Certainly the Montreal Canadiens deserve credit for getting their second-round series to a Game 7 (CBC, CBCSports.ca, 6:30 p.m. ET), and based on the way they have stood up to the Bruins, it is not inconceivable to imagine the Habs winning tonight and then beating the New York Rangers in the Eastern Conference final to advance to the Stanley Cup final.

It isn't always the best team that wins.

"When we won the Cup in 1993 I can't tell you how many people said to me we were not the best team," said former Canadiens left-winger Kirk Muller. "It isn't always the team with the most talent that wins.
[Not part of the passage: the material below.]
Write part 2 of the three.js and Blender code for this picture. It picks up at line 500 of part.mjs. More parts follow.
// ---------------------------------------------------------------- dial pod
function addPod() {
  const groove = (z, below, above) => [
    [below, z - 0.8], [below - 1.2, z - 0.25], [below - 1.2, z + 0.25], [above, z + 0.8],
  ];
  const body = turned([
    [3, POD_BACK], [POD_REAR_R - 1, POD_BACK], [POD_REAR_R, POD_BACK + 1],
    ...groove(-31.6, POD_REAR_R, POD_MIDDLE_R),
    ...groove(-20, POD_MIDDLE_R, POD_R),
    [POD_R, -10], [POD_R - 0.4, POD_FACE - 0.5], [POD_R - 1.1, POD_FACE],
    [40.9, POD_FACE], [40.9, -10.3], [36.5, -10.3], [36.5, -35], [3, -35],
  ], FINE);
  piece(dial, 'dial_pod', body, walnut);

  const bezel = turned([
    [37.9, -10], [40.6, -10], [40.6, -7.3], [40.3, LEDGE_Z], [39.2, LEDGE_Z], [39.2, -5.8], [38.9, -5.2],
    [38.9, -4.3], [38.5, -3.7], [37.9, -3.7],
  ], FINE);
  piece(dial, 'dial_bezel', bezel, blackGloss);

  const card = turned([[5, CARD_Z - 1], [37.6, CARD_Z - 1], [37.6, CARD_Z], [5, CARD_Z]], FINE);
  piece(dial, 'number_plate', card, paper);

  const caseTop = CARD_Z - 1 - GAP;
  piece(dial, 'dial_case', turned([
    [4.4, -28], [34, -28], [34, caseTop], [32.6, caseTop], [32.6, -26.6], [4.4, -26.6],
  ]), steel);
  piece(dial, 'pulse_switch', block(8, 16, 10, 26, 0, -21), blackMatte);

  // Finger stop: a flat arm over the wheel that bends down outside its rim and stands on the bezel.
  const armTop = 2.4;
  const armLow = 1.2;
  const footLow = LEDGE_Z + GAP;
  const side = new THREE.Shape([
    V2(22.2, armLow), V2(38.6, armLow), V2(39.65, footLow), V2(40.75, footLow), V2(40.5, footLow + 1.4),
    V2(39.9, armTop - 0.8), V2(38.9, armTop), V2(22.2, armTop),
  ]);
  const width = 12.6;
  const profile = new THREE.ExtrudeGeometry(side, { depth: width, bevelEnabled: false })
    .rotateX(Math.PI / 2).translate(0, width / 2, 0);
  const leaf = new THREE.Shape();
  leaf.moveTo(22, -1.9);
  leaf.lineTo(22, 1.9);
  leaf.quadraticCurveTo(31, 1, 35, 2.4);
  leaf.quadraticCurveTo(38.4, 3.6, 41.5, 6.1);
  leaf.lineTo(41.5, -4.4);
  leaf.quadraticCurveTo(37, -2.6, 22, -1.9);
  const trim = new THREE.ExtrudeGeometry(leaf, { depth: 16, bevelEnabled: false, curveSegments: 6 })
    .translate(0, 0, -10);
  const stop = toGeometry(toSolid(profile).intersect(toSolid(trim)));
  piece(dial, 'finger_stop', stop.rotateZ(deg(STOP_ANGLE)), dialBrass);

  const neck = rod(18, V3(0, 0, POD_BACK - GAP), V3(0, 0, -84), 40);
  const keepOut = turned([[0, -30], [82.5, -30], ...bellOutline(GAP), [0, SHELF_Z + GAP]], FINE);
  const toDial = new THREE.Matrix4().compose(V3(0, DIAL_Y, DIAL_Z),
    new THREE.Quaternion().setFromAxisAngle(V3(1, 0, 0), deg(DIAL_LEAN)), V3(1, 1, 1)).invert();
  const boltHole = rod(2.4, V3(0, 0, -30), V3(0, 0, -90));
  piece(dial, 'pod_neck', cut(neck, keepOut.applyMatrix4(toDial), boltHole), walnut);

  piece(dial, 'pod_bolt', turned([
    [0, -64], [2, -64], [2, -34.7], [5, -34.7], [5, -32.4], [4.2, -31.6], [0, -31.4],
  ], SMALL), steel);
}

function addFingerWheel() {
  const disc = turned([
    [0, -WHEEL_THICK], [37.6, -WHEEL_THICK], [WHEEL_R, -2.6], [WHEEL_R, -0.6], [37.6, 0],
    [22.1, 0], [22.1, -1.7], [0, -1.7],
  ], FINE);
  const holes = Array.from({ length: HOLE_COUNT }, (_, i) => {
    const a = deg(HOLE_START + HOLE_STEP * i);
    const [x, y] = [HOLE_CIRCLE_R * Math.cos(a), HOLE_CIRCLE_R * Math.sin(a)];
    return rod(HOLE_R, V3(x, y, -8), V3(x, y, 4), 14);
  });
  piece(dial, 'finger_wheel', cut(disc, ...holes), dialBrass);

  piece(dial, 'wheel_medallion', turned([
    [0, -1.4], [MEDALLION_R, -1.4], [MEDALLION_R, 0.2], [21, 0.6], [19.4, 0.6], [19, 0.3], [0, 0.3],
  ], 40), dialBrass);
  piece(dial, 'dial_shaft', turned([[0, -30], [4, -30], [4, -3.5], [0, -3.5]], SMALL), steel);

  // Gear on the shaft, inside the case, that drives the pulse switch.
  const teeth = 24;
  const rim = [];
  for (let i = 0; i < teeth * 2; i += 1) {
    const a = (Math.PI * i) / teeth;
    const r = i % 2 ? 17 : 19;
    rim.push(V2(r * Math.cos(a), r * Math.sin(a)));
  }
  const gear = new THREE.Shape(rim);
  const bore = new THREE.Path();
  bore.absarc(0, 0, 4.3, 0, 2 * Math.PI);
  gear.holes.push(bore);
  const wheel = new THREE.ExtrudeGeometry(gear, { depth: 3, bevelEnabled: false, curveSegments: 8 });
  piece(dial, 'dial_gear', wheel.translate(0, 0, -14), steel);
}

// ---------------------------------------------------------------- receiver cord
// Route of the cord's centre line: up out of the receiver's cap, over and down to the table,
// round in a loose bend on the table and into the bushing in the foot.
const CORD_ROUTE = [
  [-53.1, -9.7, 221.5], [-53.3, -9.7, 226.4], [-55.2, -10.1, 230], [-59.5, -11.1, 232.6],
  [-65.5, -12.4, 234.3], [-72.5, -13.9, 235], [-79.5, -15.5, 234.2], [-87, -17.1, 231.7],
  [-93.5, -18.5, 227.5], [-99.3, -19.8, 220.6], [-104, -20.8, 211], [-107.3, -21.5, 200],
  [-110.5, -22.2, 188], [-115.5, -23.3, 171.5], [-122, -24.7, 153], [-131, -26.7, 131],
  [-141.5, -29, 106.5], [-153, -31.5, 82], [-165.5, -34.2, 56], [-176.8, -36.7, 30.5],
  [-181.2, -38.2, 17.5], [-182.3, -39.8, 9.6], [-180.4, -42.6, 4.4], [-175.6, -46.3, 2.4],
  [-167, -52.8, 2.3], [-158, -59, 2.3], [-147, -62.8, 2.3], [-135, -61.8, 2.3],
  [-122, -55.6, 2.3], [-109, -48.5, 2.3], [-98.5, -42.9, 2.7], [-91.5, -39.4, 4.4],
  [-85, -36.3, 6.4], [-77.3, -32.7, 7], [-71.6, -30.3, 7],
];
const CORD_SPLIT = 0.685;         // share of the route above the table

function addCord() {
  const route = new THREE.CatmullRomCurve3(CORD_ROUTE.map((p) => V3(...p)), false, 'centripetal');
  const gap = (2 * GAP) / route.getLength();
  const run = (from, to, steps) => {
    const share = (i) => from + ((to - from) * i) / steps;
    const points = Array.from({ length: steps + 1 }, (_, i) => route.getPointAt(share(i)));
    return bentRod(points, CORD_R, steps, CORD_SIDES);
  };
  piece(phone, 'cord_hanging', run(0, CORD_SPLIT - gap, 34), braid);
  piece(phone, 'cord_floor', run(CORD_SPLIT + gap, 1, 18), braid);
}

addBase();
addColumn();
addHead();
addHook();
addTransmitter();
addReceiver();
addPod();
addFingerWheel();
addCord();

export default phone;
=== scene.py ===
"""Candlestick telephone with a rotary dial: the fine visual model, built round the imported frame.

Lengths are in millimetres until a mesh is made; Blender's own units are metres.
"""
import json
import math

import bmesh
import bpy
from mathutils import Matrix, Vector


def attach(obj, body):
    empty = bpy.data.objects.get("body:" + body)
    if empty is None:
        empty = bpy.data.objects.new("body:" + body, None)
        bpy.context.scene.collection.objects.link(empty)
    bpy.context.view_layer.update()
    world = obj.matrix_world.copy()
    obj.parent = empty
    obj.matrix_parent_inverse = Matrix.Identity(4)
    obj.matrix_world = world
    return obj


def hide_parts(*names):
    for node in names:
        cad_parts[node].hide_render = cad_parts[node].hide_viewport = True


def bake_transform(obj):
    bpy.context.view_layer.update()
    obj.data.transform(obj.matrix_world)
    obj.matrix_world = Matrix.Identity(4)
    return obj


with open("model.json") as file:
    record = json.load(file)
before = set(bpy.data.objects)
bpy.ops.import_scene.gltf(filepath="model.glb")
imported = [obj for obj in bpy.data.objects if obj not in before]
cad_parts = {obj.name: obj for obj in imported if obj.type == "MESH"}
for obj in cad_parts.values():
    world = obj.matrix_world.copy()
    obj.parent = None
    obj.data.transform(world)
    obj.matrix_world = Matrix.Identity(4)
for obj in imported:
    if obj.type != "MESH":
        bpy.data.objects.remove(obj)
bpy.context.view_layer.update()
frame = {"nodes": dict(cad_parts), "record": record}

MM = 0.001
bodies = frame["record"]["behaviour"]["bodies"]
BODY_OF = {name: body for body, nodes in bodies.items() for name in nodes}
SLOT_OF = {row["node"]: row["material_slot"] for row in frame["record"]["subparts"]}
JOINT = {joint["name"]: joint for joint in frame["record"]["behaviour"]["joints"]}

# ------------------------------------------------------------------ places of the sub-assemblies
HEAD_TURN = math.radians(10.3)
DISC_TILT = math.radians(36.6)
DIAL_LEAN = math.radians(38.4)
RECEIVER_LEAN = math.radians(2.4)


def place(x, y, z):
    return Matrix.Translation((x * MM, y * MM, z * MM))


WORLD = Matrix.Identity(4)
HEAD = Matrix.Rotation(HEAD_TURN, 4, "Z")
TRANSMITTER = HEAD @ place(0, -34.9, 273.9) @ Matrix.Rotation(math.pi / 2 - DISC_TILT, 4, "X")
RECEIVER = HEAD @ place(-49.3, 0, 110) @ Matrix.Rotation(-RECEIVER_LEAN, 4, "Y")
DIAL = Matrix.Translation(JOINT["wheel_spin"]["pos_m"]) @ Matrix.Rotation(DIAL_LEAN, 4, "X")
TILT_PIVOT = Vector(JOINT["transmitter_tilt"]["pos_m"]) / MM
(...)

We had an unbelievably close group that year, and that carried us to the championship."

The '93 Canadiens got great goaltending from Patrick Roy, clutch scoring from the likes of Muller, Vinny Damphousse, Brian Bellows and Gilbert Dionne, and solid defence from Eric Desjardins, Mathieu Schneider, Kevin Haller and Patrice Brisebois.
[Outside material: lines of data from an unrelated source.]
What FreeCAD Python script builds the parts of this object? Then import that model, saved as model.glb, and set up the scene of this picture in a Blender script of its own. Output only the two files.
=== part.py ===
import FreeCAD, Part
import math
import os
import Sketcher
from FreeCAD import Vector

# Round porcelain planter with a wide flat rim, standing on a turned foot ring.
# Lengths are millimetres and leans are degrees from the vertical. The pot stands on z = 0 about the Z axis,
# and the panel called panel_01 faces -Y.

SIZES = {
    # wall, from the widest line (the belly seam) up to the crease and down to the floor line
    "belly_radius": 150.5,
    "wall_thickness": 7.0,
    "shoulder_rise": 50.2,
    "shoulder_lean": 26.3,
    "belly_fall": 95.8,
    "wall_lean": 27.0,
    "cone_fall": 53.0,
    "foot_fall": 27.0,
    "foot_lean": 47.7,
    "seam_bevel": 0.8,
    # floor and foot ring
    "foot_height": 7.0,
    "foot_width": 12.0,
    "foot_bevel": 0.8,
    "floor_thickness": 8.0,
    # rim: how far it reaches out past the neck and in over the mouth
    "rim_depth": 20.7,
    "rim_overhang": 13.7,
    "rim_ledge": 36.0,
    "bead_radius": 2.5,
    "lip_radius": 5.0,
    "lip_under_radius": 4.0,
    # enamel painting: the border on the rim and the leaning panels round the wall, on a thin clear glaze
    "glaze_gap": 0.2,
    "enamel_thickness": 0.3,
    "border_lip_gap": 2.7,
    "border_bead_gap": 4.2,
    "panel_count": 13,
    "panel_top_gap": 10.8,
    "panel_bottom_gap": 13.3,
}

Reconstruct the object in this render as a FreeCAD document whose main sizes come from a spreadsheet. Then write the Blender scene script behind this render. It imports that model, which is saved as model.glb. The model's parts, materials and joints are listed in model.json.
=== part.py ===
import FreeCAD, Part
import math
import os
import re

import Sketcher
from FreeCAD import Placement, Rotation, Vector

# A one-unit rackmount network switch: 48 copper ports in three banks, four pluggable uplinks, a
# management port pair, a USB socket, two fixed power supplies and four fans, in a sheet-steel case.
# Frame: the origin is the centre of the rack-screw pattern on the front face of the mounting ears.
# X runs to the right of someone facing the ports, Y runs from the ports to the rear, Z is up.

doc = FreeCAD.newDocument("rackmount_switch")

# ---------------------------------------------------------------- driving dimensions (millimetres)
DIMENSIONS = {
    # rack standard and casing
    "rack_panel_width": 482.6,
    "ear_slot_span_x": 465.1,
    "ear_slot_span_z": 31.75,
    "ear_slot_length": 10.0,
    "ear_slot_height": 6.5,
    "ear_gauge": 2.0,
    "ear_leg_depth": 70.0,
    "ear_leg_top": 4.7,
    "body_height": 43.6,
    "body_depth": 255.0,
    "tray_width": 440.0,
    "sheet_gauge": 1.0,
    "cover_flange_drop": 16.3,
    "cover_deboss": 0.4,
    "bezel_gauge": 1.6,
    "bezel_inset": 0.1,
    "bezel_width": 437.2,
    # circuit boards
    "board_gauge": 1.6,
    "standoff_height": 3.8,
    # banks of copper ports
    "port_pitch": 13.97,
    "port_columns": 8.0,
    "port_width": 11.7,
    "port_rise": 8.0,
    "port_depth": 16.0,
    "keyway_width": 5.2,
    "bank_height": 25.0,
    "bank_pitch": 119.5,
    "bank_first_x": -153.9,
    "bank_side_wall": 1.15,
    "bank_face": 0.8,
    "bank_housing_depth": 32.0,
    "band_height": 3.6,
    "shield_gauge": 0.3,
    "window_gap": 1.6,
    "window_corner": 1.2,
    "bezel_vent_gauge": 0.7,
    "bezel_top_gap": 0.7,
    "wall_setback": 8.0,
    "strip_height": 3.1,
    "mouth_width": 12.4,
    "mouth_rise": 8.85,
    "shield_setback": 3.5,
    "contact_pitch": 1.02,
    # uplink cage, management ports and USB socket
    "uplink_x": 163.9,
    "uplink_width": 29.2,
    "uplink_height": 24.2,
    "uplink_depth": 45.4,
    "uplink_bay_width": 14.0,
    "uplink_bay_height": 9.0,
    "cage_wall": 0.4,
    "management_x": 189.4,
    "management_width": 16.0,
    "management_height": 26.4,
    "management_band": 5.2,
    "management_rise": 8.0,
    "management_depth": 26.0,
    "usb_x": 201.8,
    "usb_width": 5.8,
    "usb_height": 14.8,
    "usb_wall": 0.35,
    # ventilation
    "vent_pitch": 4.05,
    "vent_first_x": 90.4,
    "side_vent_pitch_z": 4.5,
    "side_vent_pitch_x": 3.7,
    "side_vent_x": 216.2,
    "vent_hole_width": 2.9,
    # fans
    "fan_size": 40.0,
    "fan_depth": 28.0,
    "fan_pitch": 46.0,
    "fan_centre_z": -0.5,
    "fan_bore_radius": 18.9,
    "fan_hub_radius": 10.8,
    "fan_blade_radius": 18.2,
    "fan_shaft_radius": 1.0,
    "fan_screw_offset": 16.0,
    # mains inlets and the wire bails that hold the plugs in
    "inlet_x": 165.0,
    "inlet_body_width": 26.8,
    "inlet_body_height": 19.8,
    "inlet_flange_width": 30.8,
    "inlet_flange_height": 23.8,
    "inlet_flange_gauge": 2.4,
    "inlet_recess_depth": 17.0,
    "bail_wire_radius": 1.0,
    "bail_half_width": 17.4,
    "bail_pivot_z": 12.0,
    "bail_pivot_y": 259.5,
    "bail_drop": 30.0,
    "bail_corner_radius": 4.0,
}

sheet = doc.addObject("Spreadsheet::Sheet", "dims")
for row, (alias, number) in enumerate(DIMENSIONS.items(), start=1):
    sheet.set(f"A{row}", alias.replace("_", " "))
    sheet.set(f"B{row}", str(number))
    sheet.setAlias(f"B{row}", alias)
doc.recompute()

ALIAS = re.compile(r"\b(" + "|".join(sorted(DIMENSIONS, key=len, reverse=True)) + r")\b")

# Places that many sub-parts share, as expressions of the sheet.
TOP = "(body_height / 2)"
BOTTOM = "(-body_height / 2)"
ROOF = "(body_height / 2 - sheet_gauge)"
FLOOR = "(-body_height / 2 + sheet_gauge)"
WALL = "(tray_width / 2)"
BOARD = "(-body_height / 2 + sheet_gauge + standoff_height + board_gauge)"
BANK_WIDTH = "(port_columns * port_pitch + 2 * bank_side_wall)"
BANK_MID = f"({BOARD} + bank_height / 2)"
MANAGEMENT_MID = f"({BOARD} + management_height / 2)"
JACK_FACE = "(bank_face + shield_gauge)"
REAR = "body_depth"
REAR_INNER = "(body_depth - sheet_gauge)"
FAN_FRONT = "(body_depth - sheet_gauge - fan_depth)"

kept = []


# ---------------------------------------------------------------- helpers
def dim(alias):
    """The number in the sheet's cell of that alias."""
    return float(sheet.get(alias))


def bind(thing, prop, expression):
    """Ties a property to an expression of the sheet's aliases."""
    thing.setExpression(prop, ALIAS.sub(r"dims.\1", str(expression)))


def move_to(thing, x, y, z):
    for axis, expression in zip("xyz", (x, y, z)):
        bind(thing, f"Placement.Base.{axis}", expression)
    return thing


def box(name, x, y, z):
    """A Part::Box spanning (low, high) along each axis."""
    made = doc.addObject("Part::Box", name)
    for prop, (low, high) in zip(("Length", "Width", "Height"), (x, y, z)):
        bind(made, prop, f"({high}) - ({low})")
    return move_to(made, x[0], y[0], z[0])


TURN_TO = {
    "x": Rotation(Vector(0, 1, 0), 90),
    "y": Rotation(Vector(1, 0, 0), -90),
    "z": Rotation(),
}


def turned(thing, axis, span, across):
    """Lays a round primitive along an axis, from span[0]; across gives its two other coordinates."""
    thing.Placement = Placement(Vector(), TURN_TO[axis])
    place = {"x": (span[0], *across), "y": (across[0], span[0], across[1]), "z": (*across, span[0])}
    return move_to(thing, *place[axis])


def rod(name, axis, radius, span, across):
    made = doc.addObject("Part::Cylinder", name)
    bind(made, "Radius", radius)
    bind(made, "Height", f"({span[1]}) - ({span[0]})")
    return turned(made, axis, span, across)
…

This year's edition of the Canadiens is trying to duplicate that effort against all odds.

But beating the Bruins at home in a one-game showdown will be difficult because:

  • Bruins goalie Tuukka Rask is the top contender to win the Vezina Trophy and leads the playoffs with a 1.90 goals-against average and .937 save percentage.
  • Defenceman Zdeno Chara was called out after a subpar Game 6 in Montreal and is likely to be supercharged to make amends tonight.
  • Centre David Krejci, who had playoff years of 23 and 26 points in two of the past three seasons, has yet to score a goal in 11 post-season games. You'd have to think he's due to score soon.
  • When Boston's season was on the line in the first round last season, power forward Milan Lucic got down to business and carried the Bruins to a comeback overtime win in Game 7 against Toronto. Lucic hasn't scored in four games and can't be held down for too long.
  • This could be Jarome Iginla's last chance to get his name on the Stanley Cup after a distinguished career, so he'll be pumped.
Trade Malkin?

Get serious. Evgeni Malkin should be an untouchable.
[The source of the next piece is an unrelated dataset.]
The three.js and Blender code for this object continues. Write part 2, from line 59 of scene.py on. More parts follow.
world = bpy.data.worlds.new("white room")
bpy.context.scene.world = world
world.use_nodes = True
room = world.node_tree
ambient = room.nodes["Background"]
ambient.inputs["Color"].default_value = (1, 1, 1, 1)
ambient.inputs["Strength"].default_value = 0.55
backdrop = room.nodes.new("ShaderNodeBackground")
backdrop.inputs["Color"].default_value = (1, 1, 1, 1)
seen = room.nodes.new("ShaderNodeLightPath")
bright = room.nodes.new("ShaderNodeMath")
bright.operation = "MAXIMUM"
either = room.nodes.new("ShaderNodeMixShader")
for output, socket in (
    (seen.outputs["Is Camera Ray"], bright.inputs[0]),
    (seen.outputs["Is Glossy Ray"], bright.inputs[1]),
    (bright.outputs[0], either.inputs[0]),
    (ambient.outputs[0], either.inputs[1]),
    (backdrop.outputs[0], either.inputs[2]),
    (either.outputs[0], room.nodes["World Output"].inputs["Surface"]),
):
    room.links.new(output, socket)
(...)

The guy is tied for second in playoff scoring despite the fact his Pittsburgh Penguins were eliminated Tuesday night by the Rangers.

Changes are needed in Pittsburgh. It could mean a new GM. It could be a new coach. It may also mean acquiring a new starting goaltender.

But talk of trading one of the top scorers in the NHL, who's also a Stanley Cup and Conn Smythe Trophy winner, is nuts.

Obviously, Sidney Crosby will not be dealt, despite the fact he was held to just one goal in 13 playoff games and has just a single goal in his last 18 post-season contests.

In today's NHL the best teams have dynamic duos. Think Jonathan Toews and Patrick Kane in Chicago, Corey Perry and Ryan Getzlaf in Anaheim, Pavel Datsyuk and Henrik Zetterberg in Detroit.

To break up the duo of Crosby and Malkin would be silly.

Clearly, the Penguins need a stronger supporting cast, but sacrificing Malkin is not the answer.

Sutter strategy

Veteran Los Angeles Kings coach Darryl Sutter is a man of few words, but when he speaks he often makes a subtle point.

Take, for instance, when he was asked about upstart Anaheim Ducks rookie goalie John Gibson, who is undefeated in the NHL with six straight wins, including two shutouts. Sutter slyly said Gibson was the best goalie he has ever seen and added he didn't know how his team got even one goal against him.

Then, after a pregnant pause, he added, "A lot of pressure on him now."

Zing!

Sutter planted the seed. Gibson has been lights-out, but the fact remains he is 20 years old and playing in his first Stanley Cup playoff series. Sutter just wanted to remind him about the magnitude of the situation.